— start of COLLECTED DATA —

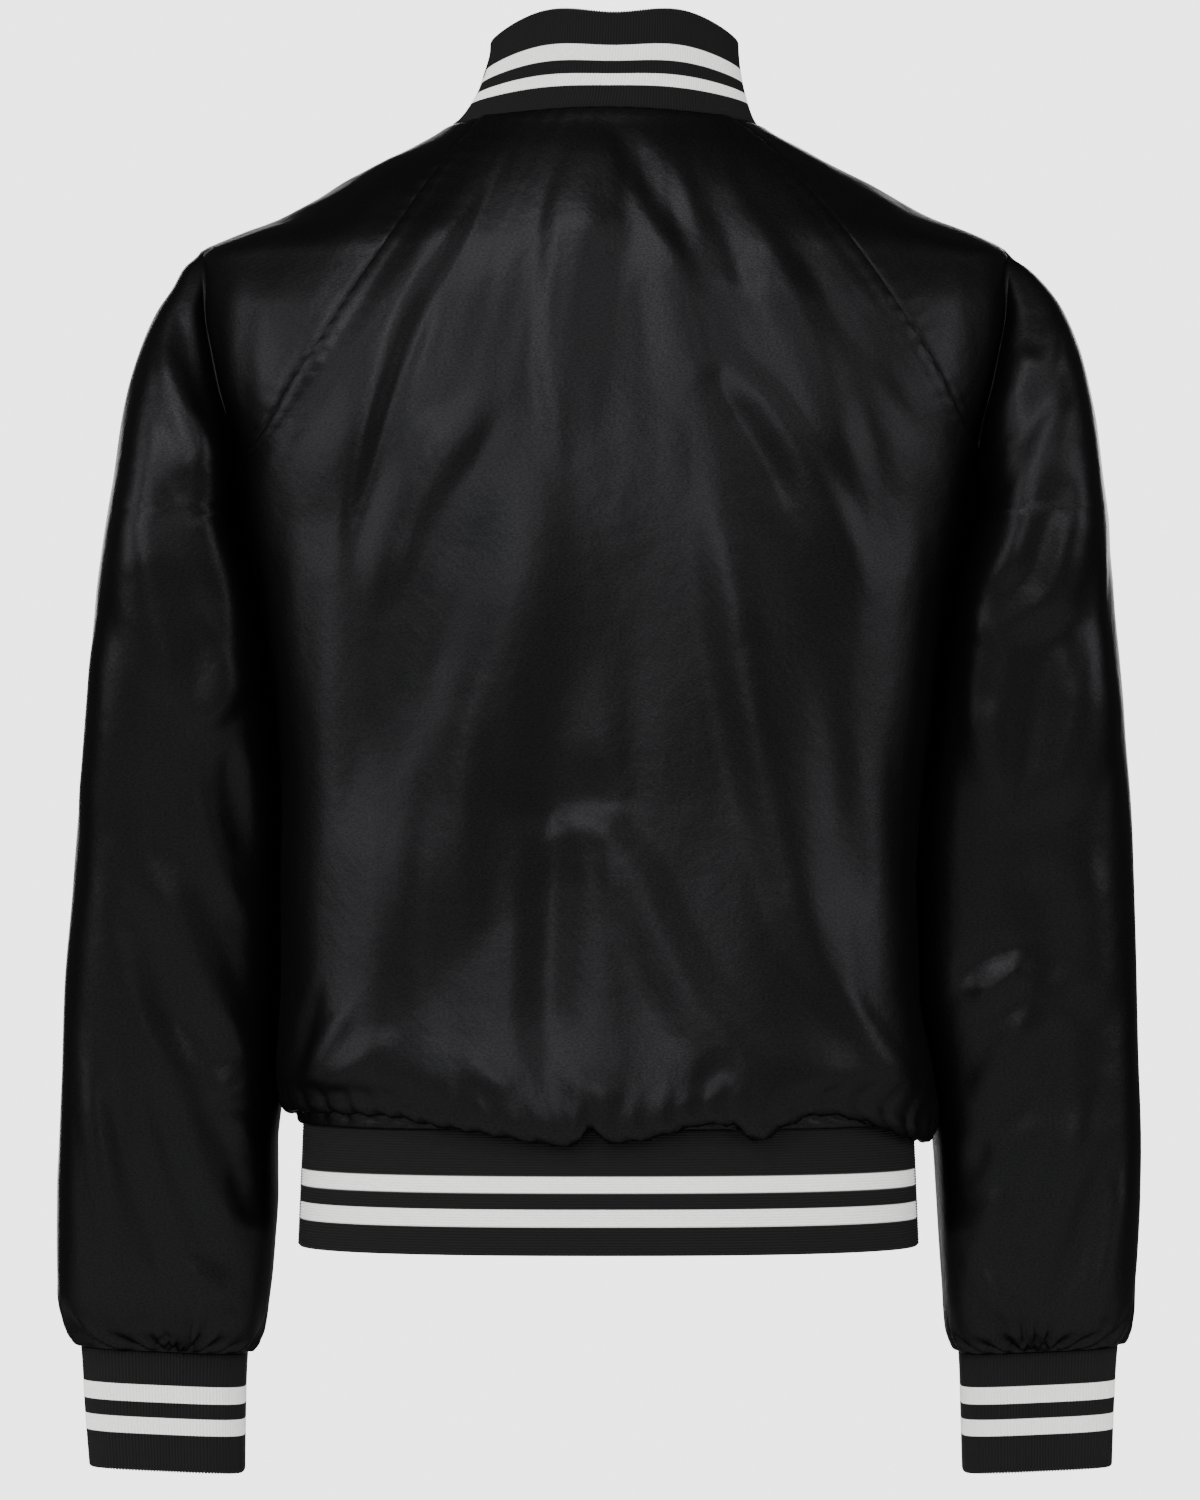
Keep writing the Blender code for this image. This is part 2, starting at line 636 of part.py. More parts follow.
def fold_lift(folds, across, height):
    """Sum of the folds at places in a view: how far each place stands out or in."""
    lift = np.zeros_like(across)
    for route, half_width, depth in folds:
        route = np.asarray(route, float)
        legs = np.linalg.norm(np.diff(route, axis=0), axis=1)
        total = legs.sum()
        nearest = np.full_like(across, np.inf)
        along = np.zeros_like(across)
        run = 0.0
        for k, leg in enumerate(legs):
            way = (route[k + 1] - route[k]) / leg
            on = np.clip((across - route[k, 0]) * way[0] + (height - route[k, 1]) * way[1], 0, leg)
            gap = np.hypot(across - route[k, 0] - on * way[0], height - route[k, 1] - on * way[1])
            closer = gap < nearest
            nearest = np.where(closer, gap, nearest)
            along = np.where(closer, run + on, along)
            run += leg
        taper = ease(along / (0.3 * total)) * ease((total - along) / (0.3 * total))
        lift += depth * (0.25 + 0.75 * taper) * ease(1 - nearest / half_width)
    return lift


def sleeve_fold_lift(across, height, normal_y):
    """Folds of the sleeves: those seen from behind, and similar ones on the hidden front."""
    behind = fold_lift(SLEEVE_FOLDS_BACK, across, height)
    before = fold_lift(SLEEVE_FOLDS_BACK, across, height - FOLD_MIRROR_SHIFT)
    return behind * ease(normal_y / 0.5) + 0.9 * before * ease(-normal_y / 0.5)


# ---------------------------------------------------------------- meshes

def make_material(name):
    colour, roughness, metallic = FINISHES[name]
    material = bpy.data.materials.new(name)
    material.use_nodes = True
    shader = material.node_tree.nodes["Principled BSDF"]
    shader.inputs["Base Color"].default_value = colour
    shader.inputs["Roughness"].default_value = roughness
    shader.inputs["Metallic"].default_value = metallic
    return material


def panel_grid(columns, rows):
    """A flat grid whose points lie at whole steps: columns along X, rows along Y."""
    sheet = bmesh.new()
    bmesh.ops.create_grid(sheet, x_segments=columns, y_segments=rows, size=0.5)
    bmesh.ops.translate(sheet, verts=sheet.verts, vec=(0.5, 0.5, 0))
    bmesh.ops.scale(sheet, verts=sheet.verts, vec=(columns, rows, 1))
    return sheet


def steps_of(sheet):
    places = np.array([vertex.co[:2] for vertex in sheet.verts])
    return places[:, 0], places[:, 1]


def place(sheet, points):
    for vertex, point in zip(sheet.verts, points):
        vertex.co = point


def normals_of(sheet):
    sheet.normal_update()
    return np.array([vertex.normal for vertex in sheet.verts])


def faces_outward(sheet, middle):
    """Turn the faces so that they look away from a middle line at (x, y)."""
    sheet.normal_update()
    outward = sum((face.calc_center_median().x - middle[0]) * face.normal.x
                  + (face.calc_center_median().y - middle[1]) * face.normal.y for face in sheet.faces)
    if outward < 0:
        bmesh.ops.reverse_faces(sheet, faces=sheet.faces)
    sheet.normal_update()


def draw_in_seams(sheet, pairs):
    """Set sewn edges back from the seam line towards their inner steps, and dip them."""
    sheet.normal_update()
    moves = [(inner.co - vertex.co).normalized() * SEAM_SETBACK for vertex, inner in pairs]
    dips = {vertex: vertex.normal * SEAM_DIP for vertex, _ in pairs}
    for (vertex, _), move in zip(pairs, moves):
        vertex.co += move
    for vertex, dip in dips.items():
        vertex.co -= dip


def edge_pairs(sheet, steps, rows, inner_places):
    """Pair each vertex on a sewn edge of the flat grid with those a step inside it."""
    lookup = {(round(s, 3), round(r, 3)): v for s, r, v in zip(steps, rows, sheet.verts)}
    pairs = []
    for s, r, v in zip(steps, rows, sheet.verts):
        for inner in inner_places(s, r):
            mate = lookup.get((round(inner[0], 3), round(inner[1], 3)))
            if mate is not None:
                pairs.append((v, mate))
    return pairs


def finish_piece(name, sheet, wall, finish, collection):
    """Write an open surface as an object with its wall going inward."""
    bmesh.ops.scale(sheet, verts=sheet.verts, vec=(MM, MM, MM))
    mesh = bpy.data.meshes.new(name)
    sheet.to_mesh(mesh)
    sheet.free()
    mesh.shade_smooth()
    mesh.materials.append(finish)
    piece = bpy.data.objects.new(name, mesh)
    collection.objects.link(piece)
    cloth = piece.modifiers.new("wall", "SOLIDIFY")
    cloth.thickness = wall * MM
    cloth.offset = -1
    return piece


def hold_near(distance):
    return ease(distance / HOLD)


def make_back(collection, finish):
    rows = SHOULDER_ROWS + BODY_ROWS + len(BLOUSE)
    sheet = panel_grid(BACK_COLUMNS, rows)
    step, row = steps_of(sheet)
    points = back_points(step, row)
    pairs = edge_pairs(sheet, step, row, lambda s, r: neighbours(s, r, BACK_COLUMNS, True))
    place(sheet, points)
    faces_outward(sheet, (0, 0))
    hold = COLUMN_PITCH * np.minimum(step, BACK_COLUMNS - step)
    hold = np.minimum(hold, ROW_PITCH * np.minimum(row, ROLL_CALM * (rows - row)))
    lift = fold_lift(BACK_FOLDS, points[:, 0], points[:, 2]) * hold_near(hold)
    place(sheet, points + normals_of(sheet) * lift[:, None])
    draw_in_seams(sheet, pairs)
    return finish_piece("back", sheet, SATIN_WALL, finish, collection)


def neighbours(step, row, columns, last_edge):
    """The places a step inside a point on a sewn edge: two at a corner, none away from the edges."""
    places = []
    if step < 1e-6:
        places.append((step + 1, row))
    if last_edge and step > columns - 1e-6:
        places.append((step - 1, row))
    if row < 1e-6:
        places.append((step, row + 1))
    return places


def make_front(side, collection, finish):
    rows = SHOULDER_ROWS + BODY_ROWS + len(BLOUSE)
    sheet = panel_grid(FRONT_COLUMNS, rows)
    step, row = steps_of(sheet)
    points = front_points(side, step, row)
    pairs = edge_pairs(sheet, step, row, lambda s, r: neighbours(s, r, FRONT_COLUMNS, False))
    place(sheet, points)
    faces_outward(sheet, (0, 0))
    hold = COLUMN_PITCH * np.minimum(step, PLACKET_CALM * (FRONT_COLUMNS - step))
    hold = np.minimum(hold, ROW_PITCH * np.minimum(row, ROLL_CALM * (rows - row)))
    lift = fold_lift(FRONT_FOLDS, points[:, 0], points[:, 2]) * hold_near(hold)
    place(sheet, points + normals_of(sheet) * lift[:, None])
    draw_in_seams(sheet, pairs)
    return finish_piece("front_" + side, sheet, SATIN_WALL, finish, collection)


def make_sleeve(side, collection, finish):
    rows = SHOULDER_ROWS + ARM_ROWS
    sheet = panel_grid(SLEEVE_COLUMNS, rows)
    gathered = rows - GATHER_ROWS
    across = [edge for edge in sheet.edges
              if abs(edge.verts[0].co.y - edge.verts[1].co.y) < 0.01
              and edge.verts[0].co.y > gathered - 0.01]
    bmesh.ops.subdivide_edges(sheet, edges=across, cuts=GATHER_SPLITS, use_grid_fill=True)
    step, row = steps_of(sheet)
    points = sleeve_points(side, step, row)
    if side == "right":
        points[:, 0] *= -1
    place(sheet, points)
    pairs = edge_pairs(sheet, step, row, sleeve_neighbours)
    steps = {vertex: (s, r) for vertex, s, r in zip(sheet.verts, step, row)}
    closed = [v for v, (s, r) in steps.items() if r > SHOULDER_ROWS - 0.01
              and min(s, SLEEVE_COLUMNS - s) < 0.01]
    bmesh.ops.remove_doubles(sheet, dist=0.01, verts=closed)
    pairs = [pair for pair in pairs if pair[0].is_valid and pair[1].is_valid]
    step, row = np.array([steps[vertex] for vertex in sheet.verts]).T
    points = np.array([vertex.co for vertex in sheet.verts])
    faces_outward(sheet, (ARM_LINE if side == "left" else -ARM_LINE, ARM_FORWARD))
    normals = normals_of(sheet)
    from_seam = COLUMN_PITCH * np.minimum(step, SLEEVE_COLUMNS - step)
    hold = np.where(row > SHOULDER_ROWS, HOLD, from_seam)
    hold = np.minimum(hold, ROW_PITCH * np.minimum(row, rows - row))
    lift = sleeve_fold_lift(points[:, 0], points[:, 2], normals[:, 1]) * hold_near(hold)
    gather = np.cos(2 * math.pi * GATHERS * step / SLEEVE_COLUMNS)
    near = ease(1 - (points[:, 2] - CUFF_TOP) / GATHER_REACH) * ease(rows - row)
    lift += GATHER_DEPTH * gather * near
    place(sheet, points + normals * lift[:, None])
    draw_in_seams(sheet, pairs)
    return finish_piece("sleeve_" + side, sheet, SATIN_WALL, finish, collection)


def sleeve_neighbours(step, row):
    places = []
    if row <= SHOULDER_ROWS + 1e-6 and step < 1e-6:
        places.append((step + 1, row))
    if row <= SHOULDER_ROWS + 1e-6 and step > SLEEVE_COLUMNS - 1e-6:
        places.append((step - 1, row))
    if row < 1e-6:
        places.append((step, row + 1))
    return places


def make_band(collection, finish):
    sheet = panel_grid(BAND_COLUMNS, BAND_ROWS)
    step, row = steps_of(sheet)
    end = math.pi + LAP / BAND_HALF_WIDTH
    turn = mix(end, -end, step / BAND_COLUMNS)
    points = band_point(turn, mix(BAND_TOP, BAND_BOTTOM, row / BAND_ROWS))
    under = np.where((turn < 0) & (points[:, 1] < 0), under_lap(points[:, 0]), 0)
    points[:, 1] += (KNIT_WALL + LAP_GAP) * under
    place(sheet, points)
    faces_outward(sheet, (0, 0))
    return finish_piece("hem_band", sheet, KNIT_WALL, finish, collection)


def collar_points(part, rise):
    """Collar: from the neck seam (rise 0) up to its top edge (rise 1)."""
    end = math.pi - COLLAR_END_GAP / NECK_HALF_WIDTH
    angle = mix(end, -end, part)
    base = neck_point(angle)
    side = np.abs(np.sin(angle))
    lean = COLLAR_LEAN * mix(COLLAR_LEAN_SHARE, 1, side ** 1.5)
    early = np.sin(math.pi / 2 * np.clip(rise, 0, 1)) ** COLLAR_LEAN_POWER
    behind = ease(1.2 + 2 * np.cos(angle))
    scale = 1 - lean * mix(rise ** 2, early, behind) / np.hypot(base[:, 0], base[:, 1])
    drop = COLLAR_SIDE_DROP * side ** 4 - COLLAR_QUARTER_RISE * np.sin(math.pi * side) ** 2
    drop += COLLAR_FRONT_DROP * ease(-np.cos(angle))
    points = base.copy()
    points[:, 0] = points[:, 0] * scale + COLLAR_SHIFT * early * behind
    points[:, 1] *= scale
    points[:, 2] += COLLAR_SEAT + COLLAR_RISE * rise * (1 - drop)
    return points


def make_collar(collection, finish):
    sheet = panel_grid(COLLAR_COLUMNS, COLLAR_ROWS)
    step, row = steps_of(sheet)
    place(sheet, collar_points(step / COLLAR_COLUMNS, 1 - row / COLLAR_ROWS))
    faces_outward(sheet, (0, 0))
    return finish_piece("collar", sheet, KNIT_WALL, finish, collection)


def make_cuff(side, collection, finish):
    sheet = panel_grid(CUFF_COLUMNS, CUFF_ROWS)
    step, row = steps_of(sheet)
    height = mix(CUFF_TOP - CUFF_GAP, CUFF_BOTTOM, row / CUFF_ROWS)
    angle = mix(math.pi, -math.pi, step / CUFF_COLUMNS)
    middle, half_width, depth, centre = arm_sizes(side, height)
    x, y = arm_oval(angle, middle, half_width, depth, centre)
    points = np.stack([x, y, height + CUFF_TILT * (x - middle)], -1)
    if side == "right":
        points[:, 0] *= -1
    place(sheet, points)
    bmesh.ops.remove_doubles(sheet, verts=sheet.verts, dist=0.05)
    faces_outward(sheet, (ARM_LINE if side == "left" else -ARM_LINE, ARM_FORWARD))
    return finish_piece("cuff_" + side, sheet, KNIT_WALL, finish, collection)


def make_snap(number, place_at, outward, collection, finish):
    """A press-stud cap: a low disc with a rounded rim, its back on the cloth."""
    bpy.ops.mesh.primitive_cylinder_add(vertices=16, radius=SNAP_RADIUS * MM, depth=SNAP_HEIGHT * MM)
    cap = bpy.context.object
    cap.name = f"snap_{number}"
    cap.location = place_at * MM + outward * (SNAP_LIFT + SNAP_HEIGHT / 2) * MM
    cap.rotation_mode = "QUATERNION"
    cap.rotation_quaternion = outward.to_track_quat("Z", "Y")
    cap.data.materials.append(finish)
    rim = cap.modifiers.new("rim", "BEVEL")
    rim.width = SNAP_RIM * MM
    rim.segments = 1
    for old in cap.users_collection:
        old.objects.unlink(cap)
    collection.objects.link(cap)
    return cap


def band_front(height):
    return band_point(np.array([math.pi]), height)[0, 1]


def make_snaps(collection, finish):
    """Five caps down the centre of the left front and one on the hem band."""
    places = [(height, opening_depth) for height in SNAP_HEIGHTS]
    places.append(((BAND_TOP + BAND_BOTTOM) / 2, band_front))
    for number, (height, depth_at) in enumerate(places, 1):
        lean = float(depth_at(height + SNAP_RADIUS) - depth_at(height - SNAP_RADIUS))
        outward = Vector((0, -2 * SNAP_RADIUS, lean)).normalized()
        make_snap(number, Vector((0, float(depth_at(height)), height)), outward, collection, finish)


def build():
    for old in list(bpy.data.objects):
        bpy.data.objects.remove(old)
    collection = bpy.data.collections.new(NAME)
    bpy.context.scene.collection.children.link(collection)
    satin = make_material("black_satin")
    knit = make_material("black_rib_knit")
    enamel = make_material("black_enamel")
    make_back(collection, satin)
    for side in ("left", "right"):
        make_front(side, collection, satin)
        make_sleeve(side, collection, satin)
        make_cuff(side, collection, knit)
    make_collar(collection, knit)
    make_band(collection, knit)
    make_snaps(collection, enamel)


build()
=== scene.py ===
"""Looks of the satin baseball jacket: cloth, knit, studs, stage, light and camera.

Sizes are in millimetres and become metres when a mesh is written. +Z is up, the jacket's front
faces -Y and its left sleeve is at +X. The cloth follows the same forms as its solids, with the
folds, puckers and ribs laid on them.
"""
import json
import math

import bmesh
import bpy
import numpy as np
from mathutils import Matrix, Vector, noise

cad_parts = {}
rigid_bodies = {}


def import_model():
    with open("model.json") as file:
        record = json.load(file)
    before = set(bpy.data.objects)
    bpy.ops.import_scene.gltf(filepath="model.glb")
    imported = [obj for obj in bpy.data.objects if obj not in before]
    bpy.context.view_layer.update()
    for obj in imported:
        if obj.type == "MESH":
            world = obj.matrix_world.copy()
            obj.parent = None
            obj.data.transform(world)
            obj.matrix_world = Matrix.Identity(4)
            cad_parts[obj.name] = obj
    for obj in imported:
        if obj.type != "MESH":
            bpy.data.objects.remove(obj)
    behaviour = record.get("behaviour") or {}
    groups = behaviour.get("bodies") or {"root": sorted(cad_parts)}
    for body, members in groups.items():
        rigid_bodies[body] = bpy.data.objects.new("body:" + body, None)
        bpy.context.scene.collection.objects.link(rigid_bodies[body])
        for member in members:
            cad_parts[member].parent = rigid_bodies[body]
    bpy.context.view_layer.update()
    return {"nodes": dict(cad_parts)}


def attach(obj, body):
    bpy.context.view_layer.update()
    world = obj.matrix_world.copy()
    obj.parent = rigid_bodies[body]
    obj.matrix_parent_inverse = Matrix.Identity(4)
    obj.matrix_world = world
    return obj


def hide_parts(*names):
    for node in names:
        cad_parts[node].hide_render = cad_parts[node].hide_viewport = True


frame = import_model()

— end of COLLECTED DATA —

WRITTEN EXERCISE: Return exactly the lines from the line that has "for side in" to the line that has "bpy.data.objects.remove(obj)", both of them included.

RESULT OF THIS TASK:
    for side in ("left", "right"):
        make_front(side, collection, satin)
        make_sleeve(side, collection, satin)
        make_cuff(side, collection, knit)
    make_collar(collection, knit)
    make_band(collection, knit)
    make_snaps(collection, enamel)


build()
=== scene.py ===
"""Looks of the satin baseball jacket: cloth, knit, studs, stage, light and camera.

Sizes are in millimetres and become metres when a mesh is written. +Z is up, the jacket's front
faces -Y and its left sleeve is at +X. The cloth follows the same forms as its solids, with the
folds, puckers and ribs laid on them.
"""
import json
import math

import bmesh
import bpy
import numpy as np
from mathutils import Matrix, Vector, noise

cad_parts = {}
rigid_bodies = {}


def import_model():
    with open("model.json") as file:
        record = json.load(file)
    before = set(bpy.data.objects)
    bpy.ops.import_scene.gltf(filepath="model.glb")
    imported = [obj for obj in bpy.data.objects if obj not in before]
    bpy.context.view_layer.update()
    for obj in imported:
        if obj.type == "MESH":
            world = obj.matrix_world.copy()
            obj.parent = None
            obj.data.transform(world)
            obj.matrix_world = Matrix.Identity(4)
            cad_parts[obj.name] = obj
    for obj in imported:
        if obj.type != "MESH":
            bpy.data.objects.remove(obj)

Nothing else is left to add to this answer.